## [DIRECTIONS FOR THIS TASK]
Reproduce all entries verbatim, with nothing added or dropped.

## [EXERCISE DATA]
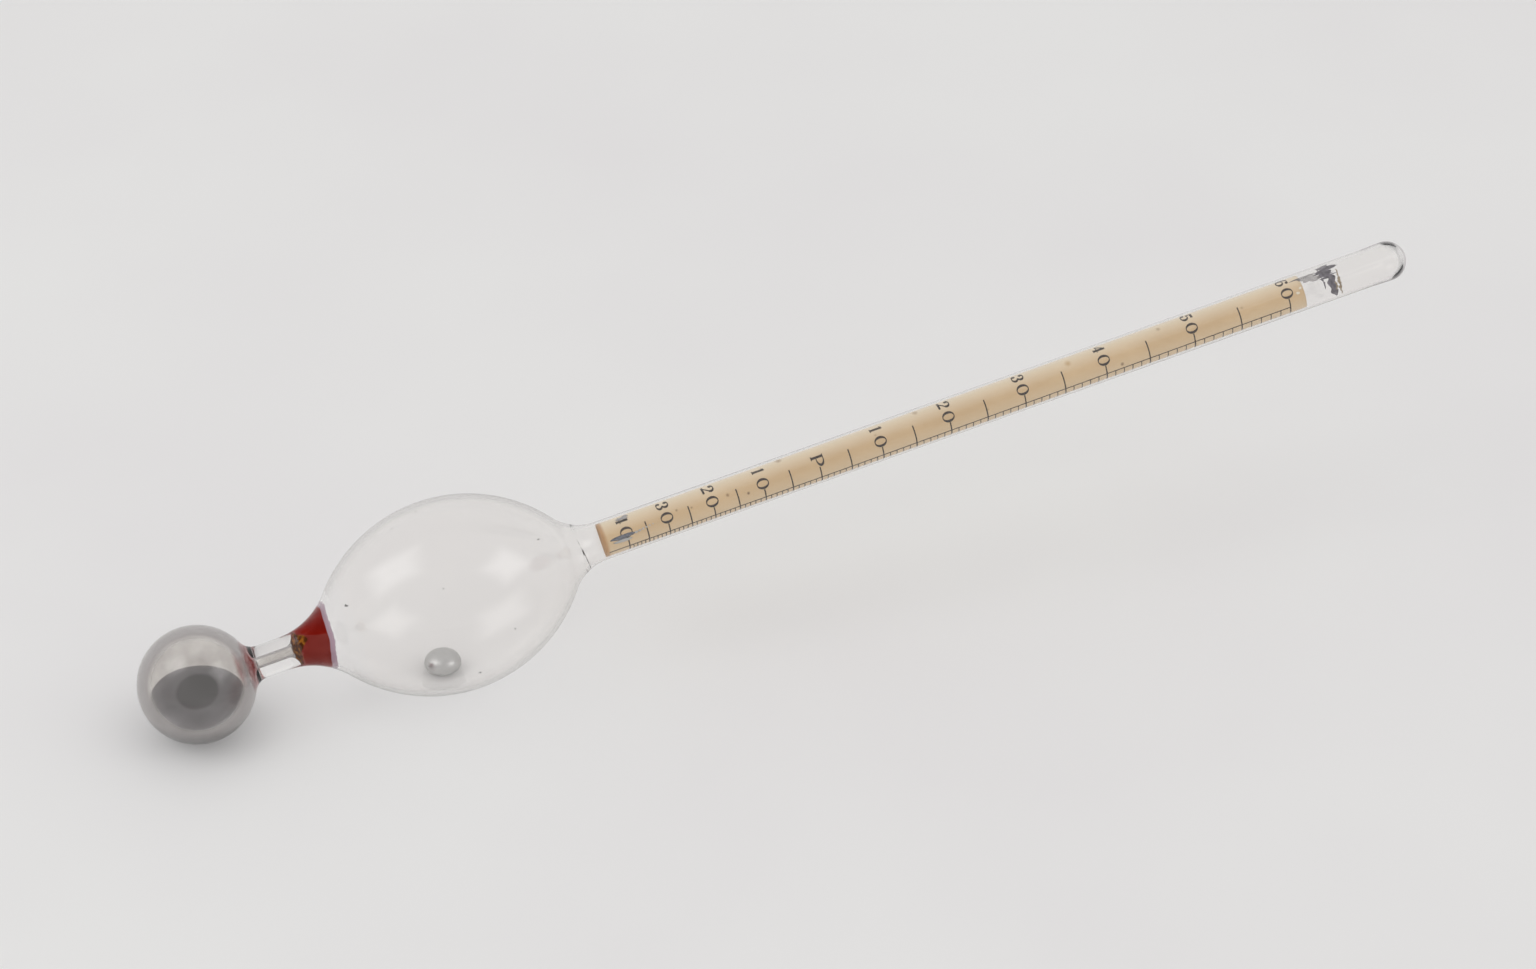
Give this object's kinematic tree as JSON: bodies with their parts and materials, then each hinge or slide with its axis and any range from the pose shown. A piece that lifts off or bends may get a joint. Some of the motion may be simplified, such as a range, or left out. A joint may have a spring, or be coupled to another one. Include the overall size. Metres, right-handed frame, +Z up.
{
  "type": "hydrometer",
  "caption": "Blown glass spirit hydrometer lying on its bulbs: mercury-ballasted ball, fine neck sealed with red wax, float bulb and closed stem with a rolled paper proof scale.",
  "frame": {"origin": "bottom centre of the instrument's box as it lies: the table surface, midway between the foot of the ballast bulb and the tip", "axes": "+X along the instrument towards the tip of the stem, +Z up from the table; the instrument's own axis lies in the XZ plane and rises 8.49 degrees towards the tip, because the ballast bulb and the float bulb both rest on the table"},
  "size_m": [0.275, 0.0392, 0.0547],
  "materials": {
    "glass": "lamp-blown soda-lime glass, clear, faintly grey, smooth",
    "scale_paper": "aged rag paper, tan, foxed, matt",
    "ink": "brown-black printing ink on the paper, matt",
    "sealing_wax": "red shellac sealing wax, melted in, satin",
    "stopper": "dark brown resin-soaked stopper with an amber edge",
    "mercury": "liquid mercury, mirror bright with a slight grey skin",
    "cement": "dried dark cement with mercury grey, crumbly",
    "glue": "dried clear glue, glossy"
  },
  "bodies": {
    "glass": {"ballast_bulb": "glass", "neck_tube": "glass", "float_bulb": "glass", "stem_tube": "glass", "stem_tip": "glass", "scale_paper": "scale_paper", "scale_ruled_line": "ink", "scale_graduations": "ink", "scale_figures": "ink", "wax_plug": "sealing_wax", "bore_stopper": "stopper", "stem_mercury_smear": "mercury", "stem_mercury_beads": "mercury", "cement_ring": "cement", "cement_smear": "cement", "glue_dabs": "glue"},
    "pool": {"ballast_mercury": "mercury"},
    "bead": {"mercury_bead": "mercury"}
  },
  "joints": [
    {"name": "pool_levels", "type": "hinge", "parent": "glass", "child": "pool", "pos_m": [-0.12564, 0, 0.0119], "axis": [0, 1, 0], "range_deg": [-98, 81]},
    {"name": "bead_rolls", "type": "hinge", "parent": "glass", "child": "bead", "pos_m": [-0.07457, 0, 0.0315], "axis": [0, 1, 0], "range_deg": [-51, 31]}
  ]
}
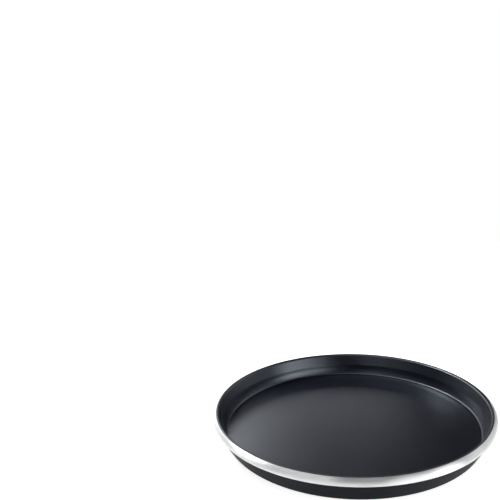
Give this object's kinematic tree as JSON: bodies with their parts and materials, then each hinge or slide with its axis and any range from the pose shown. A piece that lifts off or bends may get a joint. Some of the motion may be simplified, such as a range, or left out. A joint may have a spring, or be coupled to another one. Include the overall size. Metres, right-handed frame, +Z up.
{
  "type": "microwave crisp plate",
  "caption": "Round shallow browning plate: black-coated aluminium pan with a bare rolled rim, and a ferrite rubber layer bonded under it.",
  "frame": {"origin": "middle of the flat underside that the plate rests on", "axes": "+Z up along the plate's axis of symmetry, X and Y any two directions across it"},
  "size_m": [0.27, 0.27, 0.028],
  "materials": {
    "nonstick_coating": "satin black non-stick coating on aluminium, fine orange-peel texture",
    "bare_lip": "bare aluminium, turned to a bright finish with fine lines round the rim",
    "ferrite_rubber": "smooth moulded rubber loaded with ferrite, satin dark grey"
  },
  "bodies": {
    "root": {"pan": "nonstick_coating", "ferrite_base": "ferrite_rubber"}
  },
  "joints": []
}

## [TASK RESULT]
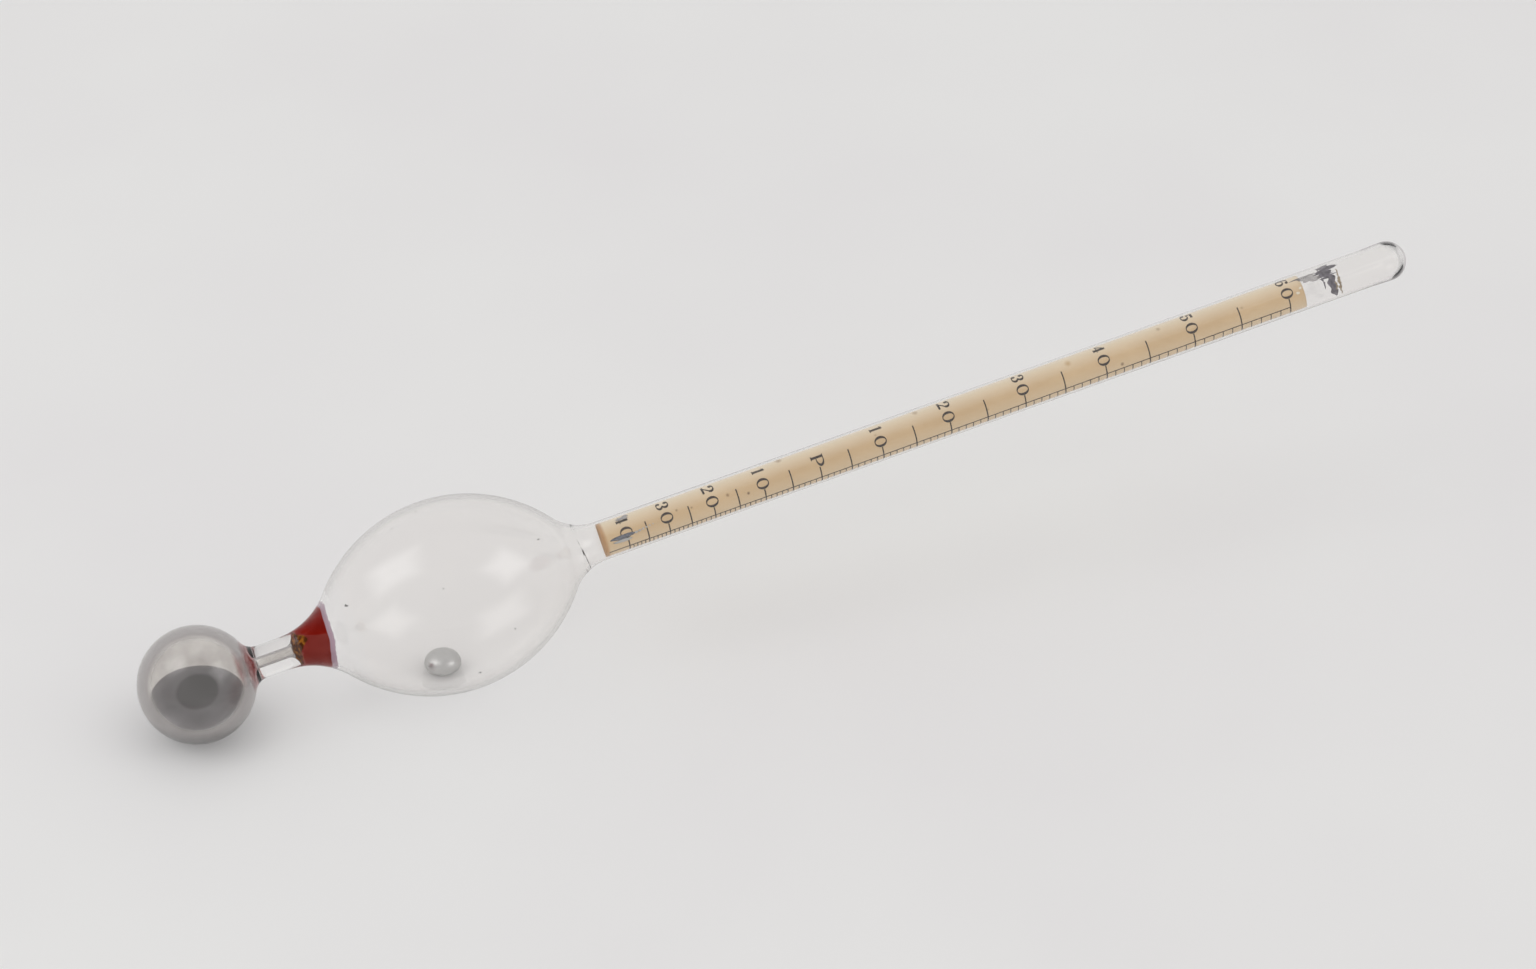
Give this object's kinematic tree as JSON: bodies with their parts and materials, then each hinge or slide with its axis and any range from the pose shown. A piece that lifts off or bends may get a joint. Some of the motion may be simplified, such as a range, or left out. A joint may have a spring, or be coupled to another one. Include the overall size. Metres, right-handed frame, +Z up.
{
  "type": "hydrometer",
  "caption": "Blown glass spirit hydrometer lying on its bulbs: mercury-ballasted ball, fine neck sealed with red wax, float bulb and closed stem with a rolled paper proof scale.",
  "frame": {"origin": "bottom centre of the instrument's box as it lies: the table surface, midway between the foot of the ballast bulb and the tip", "axes": "+X along the instrument towards the tip of the stem, +Z up from the table; the instrument's own axis lies in the XZ plane and rises 8.49 degrees towards the tip, because the ballast bulb and the float bulb both rest on the table"},
  "size_m": [0.275, 0.0392, 0.0547],
  "materials": {
    "glass": "lamp-blown soda-lime glass, clear, faintly grey, smooth",
    "scale_paper": "aged rag paper, tan, foxed, matt",
    "ink": "brown-black printing ink on the paper, matt",
    "sealing_wax": "red shellac sealing wax, melted in, satin",
    "stopper": "dark brown resin-soaked stopper with an amber edge",
    "mercury": "liquid mercury, mirror bright with a slight grey skin",
    "cement": "dried dark cement with mercury grey, crumbly",
    "glue": "dried clear glue, glossy"
  },
  "bodies": {
    "glass": {"ballast_bulb": "glass", "neck_tube": "glass", "float_bulb": "glass", "stem_tube": "glass", "stem_tip": "glass", "scale_paper": "scale_paper", "scale_ruled_line": "ink", "scale_graduations": "ink", "scale_figures": "ink", "wax_plug": "sealing_wax", "bore_stopper": "stopper", "stem_mercury_smear": "mercury", "stem_mercury_beads": "mercury", "cement_ring": "cement", "cement_smear": "cement", "glue_dabs": "glue"},
    "pool": {"ballast_mercury": "mercury"},
    "bead": {"mercury_bead": "mercury"}
  },
  "joints": [
    {"name": "pool_levels", "type": "hinge", "parent": "glass", "child": "pool", "pos_m": [-0.12564, 0, 0.0119], "axis": [0, 1, 0], "range_deg": [-98, 81]},
    {"name": "bead_rolls", "type": "hinge", "parent": "glass", "child": "bead", "pos_m": [-0.07457, 0, 0.0315], "axis": [0, 1, 0], "range_deg": [-51, 31]}
  ]
}
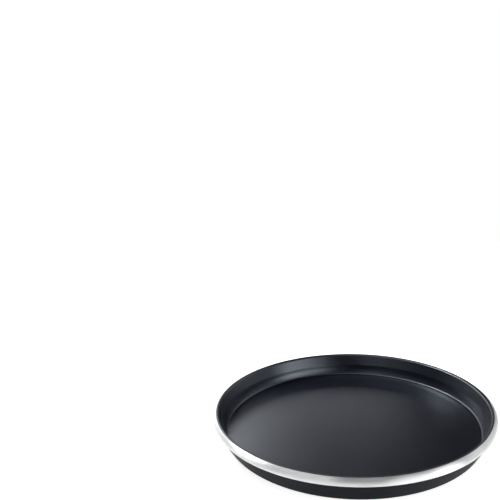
Give this object's kinematic tree as JSON: bodies with their parts and materials, then each hinge or slide with its axis and any range from the pose shown. A piece that lifts off or bends may get a joint. Some of the motion may be simplified, such as a range, or left out. A joint may have a spring, or be coupled to another one. Include the overall size. Metres, right-handed frame, +Z up.
{
  "type": "microwave crisp plate",
  "caption": "Round shallow browning plate: black-coated aluminium pan with a bare rolled rim, and a ferrite rubber layer bonded under it.",
  "frame": {"origin": "middle of the flat underside that the plate rests on", "axes": "+Z up along the plate's axis of symmetry, X and Y any two directions across it"},
  "size_m": [0.27, 0.27, 0.028],
  "materials": {
    "nonstick_coating": "satin black non-stick coating on aluminium, fine orange-peel texture",
    "bare_lip": "bare aluminium, turned to a bright finish with fine lines round the rim",
    "ferrite_rubber": "smooth moulded rubber loaded with ferrite, satin dark grey"
  },
  "bodies": {
    "root": {"pan": "nonstick_coating", "ferrite_base": "ferrite_rubber"}
  },
  "joints": []
}